Sementara itu pemikiran Epikorus (314-270 SM) etika itu terjadi dari perlawanannya terhadap belenggu kebebasan manusia. Karena dunia sendiri telah terbelenggu dari mitos-mitos dan takdir. Oleh karena itu kaum Epikorean ingin menyelamatkan dunia dari rasa ketakutan dan budak dari takdir dan mitos-mitos keagamaan. Dari sini maka kaum Epikorean disebut sebagai kaum yang bebas berkehendak.

Suatu rumusan kode etik seharusnya merefleksikan standar moral universal. Standar moral universal tersebut menurut Scwhartz (dalam Ludigdo, 2007) meliputi :

a. Trustworthiness (meliputi honesty, integrity, reliability, dan loyality)

b. Respect (meliputi perlindungan dan perhatian atas hak azasi manusia)

c. Responsibility (meliputi juga accountability)

d. Fairness (meliputi penghindaran dari sifat tidak memihak, dan mempromosikan persamaan)

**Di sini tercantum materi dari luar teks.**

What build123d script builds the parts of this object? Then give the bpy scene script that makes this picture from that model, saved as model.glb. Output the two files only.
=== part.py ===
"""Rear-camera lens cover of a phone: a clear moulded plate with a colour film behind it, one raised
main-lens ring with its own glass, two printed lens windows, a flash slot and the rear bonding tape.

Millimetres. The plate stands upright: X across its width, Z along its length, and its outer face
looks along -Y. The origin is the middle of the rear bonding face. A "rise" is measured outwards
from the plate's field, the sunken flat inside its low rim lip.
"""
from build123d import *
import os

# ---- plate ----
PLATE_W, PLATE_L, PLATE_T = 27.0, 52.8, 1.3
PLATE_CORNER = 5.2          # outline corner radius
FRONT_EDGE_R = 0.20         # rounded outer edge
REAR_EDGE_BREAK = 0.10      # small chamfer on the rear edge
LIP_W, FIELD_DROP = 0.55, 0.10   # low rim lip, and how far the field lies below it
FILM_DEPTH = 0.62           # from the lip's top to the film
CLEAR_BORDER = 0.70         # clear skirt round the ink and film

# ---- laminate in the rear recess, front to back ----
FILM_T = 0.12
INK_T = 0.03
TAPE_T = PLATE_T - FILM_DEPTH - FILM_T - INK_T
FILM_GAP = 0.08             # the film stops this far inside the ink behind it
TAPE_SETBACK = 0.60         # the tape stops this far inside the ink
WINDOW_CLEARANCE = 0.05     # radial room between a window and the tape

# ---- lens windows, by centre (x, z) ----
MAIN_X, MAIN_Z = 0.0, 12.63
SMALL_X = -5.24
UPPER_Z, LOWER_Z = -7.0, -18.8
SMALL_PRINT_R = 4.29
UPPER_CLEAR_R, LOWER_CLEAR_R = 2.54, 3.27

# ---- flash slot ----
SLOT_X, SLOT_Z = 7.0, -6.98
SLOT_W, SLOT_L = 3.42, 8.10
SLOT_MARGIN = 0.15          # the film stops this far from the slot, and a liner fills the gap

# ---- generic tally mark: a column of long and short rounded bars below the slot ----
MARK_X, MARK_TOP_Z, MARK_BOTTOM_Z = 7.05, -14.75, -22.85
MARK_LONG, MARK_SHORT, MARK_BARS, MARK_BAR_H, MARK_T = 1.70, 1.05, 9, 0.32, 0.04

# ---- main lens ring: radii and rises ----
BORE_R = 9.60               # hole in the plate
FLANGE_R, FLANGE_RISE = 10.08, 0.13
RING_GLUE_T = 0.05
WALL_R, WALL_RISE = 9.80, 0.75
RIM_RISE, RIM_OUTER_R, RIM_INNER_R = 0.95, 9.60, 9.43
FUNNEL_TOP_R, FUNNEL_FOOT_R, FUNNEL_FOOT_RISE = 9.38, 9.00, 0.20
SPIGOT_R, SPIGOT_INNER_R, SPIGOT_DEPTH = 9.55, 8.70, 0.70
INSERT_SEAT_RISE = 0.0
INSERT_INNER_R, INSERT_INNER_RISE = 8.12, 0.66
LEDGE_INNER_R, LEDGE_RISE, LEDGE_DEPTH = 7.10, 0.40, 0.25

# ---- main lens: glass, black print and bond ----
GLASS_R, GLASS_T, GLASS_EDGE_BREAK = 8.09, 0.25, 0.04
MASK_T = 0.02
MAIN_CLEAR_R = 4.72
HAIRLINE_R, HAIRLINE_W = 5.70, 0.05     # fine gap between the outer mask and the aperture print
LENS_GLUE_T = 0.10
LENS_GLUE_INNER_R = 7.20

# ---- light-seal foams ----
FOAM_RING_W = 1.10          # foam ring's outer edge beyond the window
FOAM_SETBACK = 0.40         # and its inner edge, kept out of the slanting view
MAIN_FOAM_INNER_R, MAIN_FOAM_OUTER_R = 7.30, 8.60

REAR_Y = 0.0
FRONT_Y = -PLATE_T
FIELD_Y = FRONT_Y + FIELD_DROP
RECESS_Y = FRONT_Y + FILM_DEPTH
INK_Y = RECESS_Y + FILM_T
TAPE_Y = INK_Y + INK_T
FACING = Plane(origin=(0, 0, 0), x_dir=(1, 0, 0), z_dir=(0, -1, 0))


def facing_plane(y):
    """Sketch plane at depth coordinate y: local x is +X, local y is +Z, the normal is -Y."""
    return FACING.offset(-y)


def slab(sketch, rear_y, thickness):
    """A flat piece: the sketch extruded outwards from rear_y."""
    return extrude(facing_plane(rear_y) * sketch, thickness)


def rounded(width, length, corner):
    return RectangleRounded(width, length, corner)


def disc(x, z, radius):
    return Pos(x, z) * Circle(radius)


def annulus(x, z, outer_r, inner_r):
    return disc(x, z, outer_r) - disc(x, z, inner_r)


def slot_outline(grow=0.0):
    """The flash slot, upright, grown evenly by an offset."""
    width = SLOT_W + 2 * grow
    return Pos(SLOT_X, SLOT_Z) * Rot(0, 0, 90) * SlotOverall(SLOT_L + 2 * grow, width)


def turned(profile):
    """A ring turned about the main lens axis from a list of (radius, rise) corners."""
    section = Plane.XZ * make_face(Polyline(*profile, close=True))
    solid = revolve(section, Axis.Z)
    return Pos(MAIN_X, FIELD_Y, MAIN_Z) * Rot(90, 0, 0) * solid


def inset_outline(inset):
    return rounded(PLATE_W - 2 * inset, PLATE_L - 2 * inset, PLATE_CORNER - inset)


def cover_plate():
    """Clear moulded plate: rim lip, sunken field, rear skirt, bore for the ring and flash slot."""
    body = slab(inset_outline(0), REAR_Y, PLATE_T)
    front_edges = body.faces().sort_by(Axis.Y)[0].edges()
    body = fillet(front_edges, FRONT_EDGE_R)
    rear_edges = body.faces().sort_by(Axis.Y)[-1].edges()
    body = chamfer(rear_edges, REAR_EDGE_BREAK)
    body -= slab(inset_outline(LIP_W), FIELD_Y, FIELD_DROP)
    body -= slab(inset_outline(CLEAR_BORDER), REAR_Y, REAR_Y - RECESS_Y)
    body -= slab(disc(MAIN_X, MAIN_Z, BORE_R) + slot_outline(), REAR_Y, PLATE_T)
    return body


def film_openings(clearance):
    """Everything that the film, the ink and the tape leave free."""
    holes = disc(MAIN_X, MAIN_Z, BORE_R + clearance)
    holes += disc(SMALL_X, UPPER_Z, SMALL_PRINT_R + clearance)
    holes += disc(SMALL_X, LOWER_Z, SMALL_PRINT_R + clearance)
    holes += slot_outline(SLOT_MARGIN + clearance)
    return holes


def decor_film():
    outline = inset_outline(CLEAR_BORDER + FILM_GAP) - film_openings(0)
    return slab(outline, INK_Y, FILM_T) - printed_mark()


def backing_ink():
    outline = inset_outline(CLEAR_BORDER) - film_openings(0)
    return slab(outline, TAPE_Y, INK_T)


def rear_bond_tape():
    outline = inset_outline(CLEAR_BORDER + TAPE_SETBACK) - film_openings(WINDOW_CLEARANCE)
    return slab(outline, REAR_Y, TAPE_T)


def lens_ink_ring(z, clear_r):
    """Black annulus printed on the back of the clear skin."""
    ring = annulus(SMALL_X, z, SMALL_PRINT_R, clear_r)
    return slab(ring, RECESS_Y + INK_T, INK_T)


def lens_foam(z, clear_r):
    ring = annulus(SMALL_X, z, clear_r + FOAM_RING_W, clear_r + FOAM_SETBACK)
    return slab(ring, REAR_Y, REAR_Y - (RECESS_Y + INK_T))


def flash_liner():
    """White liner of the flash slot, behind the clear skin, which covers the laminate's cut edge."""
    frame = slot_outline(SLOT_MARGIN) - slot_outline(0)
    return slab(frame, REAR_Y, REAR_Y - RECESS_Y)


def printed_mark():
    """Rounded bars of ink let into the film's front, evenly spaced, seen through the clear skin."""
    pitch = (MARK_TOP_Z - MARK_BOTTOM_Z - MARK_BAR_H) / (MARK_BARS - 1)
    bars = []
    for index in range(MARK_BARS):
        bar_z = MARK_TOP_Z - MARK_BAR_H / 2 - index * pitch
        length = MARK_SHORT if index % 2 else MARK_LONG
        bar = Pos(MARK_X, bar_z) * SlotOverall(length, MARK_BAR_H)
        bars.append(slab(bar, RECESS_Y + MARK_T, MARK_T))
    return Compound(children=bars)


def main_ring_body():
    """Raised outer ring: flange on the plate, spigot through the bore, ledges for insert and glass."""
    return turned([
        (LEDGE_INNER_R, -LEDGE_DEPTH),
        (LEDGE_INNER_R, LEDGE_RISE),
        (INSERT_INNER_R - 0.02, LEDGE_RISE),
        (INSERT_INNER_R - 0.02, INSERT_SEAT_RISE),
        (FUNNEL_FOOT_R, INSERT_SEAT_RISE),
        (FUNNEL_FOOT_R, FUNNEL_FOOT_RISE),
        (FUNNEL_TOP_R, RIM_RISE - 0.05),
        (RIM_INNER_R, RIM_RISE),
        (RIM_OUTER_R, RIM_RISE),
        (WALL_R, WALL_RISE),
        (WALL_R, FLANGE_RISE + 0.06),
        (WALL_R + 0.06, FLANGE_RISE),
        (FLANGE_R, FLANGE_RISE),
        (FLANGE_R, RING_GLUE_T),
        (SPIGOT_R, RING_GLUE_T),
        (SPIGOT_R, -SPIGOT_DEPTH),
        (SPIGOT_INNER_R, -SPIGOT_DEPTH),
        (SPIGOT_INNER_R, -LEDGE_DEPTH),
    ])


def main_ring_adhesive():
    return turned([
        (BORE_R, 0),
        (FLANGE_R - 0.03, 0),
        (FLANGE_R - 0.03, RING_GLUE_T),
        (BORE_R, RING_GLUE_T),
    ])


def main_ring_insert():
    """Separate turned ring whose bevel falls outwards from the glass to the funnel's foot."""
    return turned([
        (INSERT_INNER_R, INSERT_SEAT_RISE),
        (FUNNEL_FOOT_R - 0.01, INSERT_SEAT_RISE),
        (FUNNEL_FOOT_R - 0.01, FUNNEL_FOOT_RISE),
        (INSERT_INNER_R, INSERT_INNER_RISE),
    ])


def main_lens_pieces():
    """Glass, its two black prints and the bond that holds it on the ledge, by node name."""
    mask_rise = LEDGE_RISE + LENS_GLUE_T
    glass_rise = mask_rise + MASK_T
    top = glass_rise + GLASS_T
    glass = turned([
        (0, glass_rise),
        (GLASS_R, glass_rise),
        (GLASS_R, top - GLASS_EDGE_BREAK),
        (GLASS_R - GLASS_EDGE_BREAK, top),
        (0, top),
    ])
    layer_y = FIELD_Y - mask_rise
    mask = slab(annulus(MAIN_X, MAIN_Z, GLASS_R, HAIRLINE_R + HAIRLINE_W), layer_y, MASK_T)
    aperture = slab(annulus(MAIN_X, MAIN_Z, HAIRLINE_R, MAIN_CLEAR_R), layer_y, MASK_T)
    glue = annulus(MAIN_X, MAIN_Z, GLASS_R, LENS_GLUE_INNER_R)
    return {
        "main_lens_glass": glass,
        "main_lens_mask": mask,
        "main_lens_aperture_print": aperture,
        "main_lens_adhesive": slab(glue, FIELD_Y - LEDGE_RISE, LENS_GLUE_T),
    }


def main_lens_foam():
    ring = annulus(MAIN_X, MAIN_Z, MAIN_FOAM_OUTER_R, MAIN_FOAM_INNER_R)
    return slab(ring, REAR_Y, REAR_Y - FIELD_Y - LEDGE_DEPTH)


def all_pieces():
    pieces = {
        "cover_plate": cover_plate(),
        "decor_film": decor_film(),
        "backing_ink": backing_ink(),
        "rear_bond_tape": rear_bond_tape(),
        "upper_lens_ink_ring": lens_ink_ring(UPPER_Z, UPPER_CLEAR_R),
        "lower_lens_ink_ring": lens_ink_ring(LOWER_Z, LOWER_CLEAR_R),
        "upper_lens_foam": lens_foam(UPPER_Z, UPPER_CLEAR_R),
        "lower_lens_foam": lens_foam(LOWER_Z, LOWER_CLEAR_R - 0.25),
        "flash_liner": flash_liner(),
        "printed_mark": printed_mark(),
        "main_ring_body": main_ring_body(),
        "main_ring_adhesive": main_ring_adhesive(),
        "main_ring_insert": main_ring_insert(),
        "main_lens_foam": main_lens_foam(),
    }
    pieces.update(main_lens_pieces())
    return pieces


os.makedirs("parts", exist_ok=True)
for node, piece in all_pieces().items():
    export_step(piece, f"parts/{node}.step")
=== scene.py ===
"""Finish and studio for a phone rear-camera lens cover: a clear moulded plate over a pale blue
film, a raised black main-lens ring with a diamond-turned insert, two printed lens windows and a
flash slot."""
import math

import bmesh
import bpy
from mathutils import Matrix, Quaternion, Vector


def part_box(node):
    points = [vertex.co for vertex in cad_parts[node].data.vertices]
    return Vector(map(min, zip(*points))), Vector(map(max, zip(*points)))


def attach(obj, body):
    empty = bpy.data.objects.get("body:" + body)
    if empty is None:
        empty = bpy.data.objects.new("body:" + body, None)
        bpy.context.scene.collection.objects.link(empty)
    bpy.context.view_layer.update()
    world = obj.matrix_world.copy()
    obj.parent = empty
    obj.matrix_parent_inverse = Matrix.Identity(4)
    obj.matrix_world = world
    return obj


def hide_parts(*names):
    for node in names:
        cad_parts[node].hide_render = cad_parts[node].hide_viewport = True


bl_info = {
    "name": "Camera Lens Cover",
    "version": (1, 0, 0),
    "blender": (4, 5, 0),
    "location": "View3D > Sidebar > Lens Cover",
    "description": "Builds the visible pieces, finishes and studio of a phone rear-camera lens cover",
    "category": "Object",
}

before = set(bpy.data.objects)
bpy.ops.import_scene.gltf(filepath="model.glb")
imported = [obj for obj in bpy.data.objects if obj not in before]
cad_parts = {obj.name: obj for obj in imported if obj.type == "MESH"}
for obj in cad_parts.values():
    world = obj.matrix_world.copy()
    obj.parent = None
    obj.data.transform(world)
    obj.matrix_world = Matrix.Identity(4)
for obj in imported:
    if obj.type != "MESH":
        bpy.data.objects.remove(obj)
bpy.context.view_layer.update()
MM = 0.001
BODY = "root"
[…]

e. Caring (meliputi misalnya penghindaran atas tindakan-tindakan yang merugikan dan tidak perlu)

f. Citizenship (meliputi penghormatan atas hukum dan perlindungan lingkungan)

Ada lagi alasan mengapa kode etik itu harus dibuat, beberapa alasan tersebut menurut (Adams., dkk, dalam Ludigdo, 2007) :

a. Kode etik merupakan suatu cara untuk memperbaiki iklim organisasional sehingga individu-individu daoat berperilaku secara etis.

b. Kontrol etis diperlukan karena sistem legal dan pasar tidak cukup mampu mengarahkan perilaku organisasi untuk mempertimbangkan dampak moral dalam setiap keputusan bisnisnya.

c. Perusahan memerlukan kode etik untuk menentukan status bisnis sebagai sebuah profesi, dimana kode etik merupakan salah satu penandanya.

d. Kode etik dapat juga dipandang sebagai upaya menginstitusionalisasikan moral dan nilai-nilai pendiri perusahaan, sehingga kode etik tersebut menjadi bagian dari budaya perusahaan dan membantu sosialisasi individu baru dalam memasuki budaya tersebut.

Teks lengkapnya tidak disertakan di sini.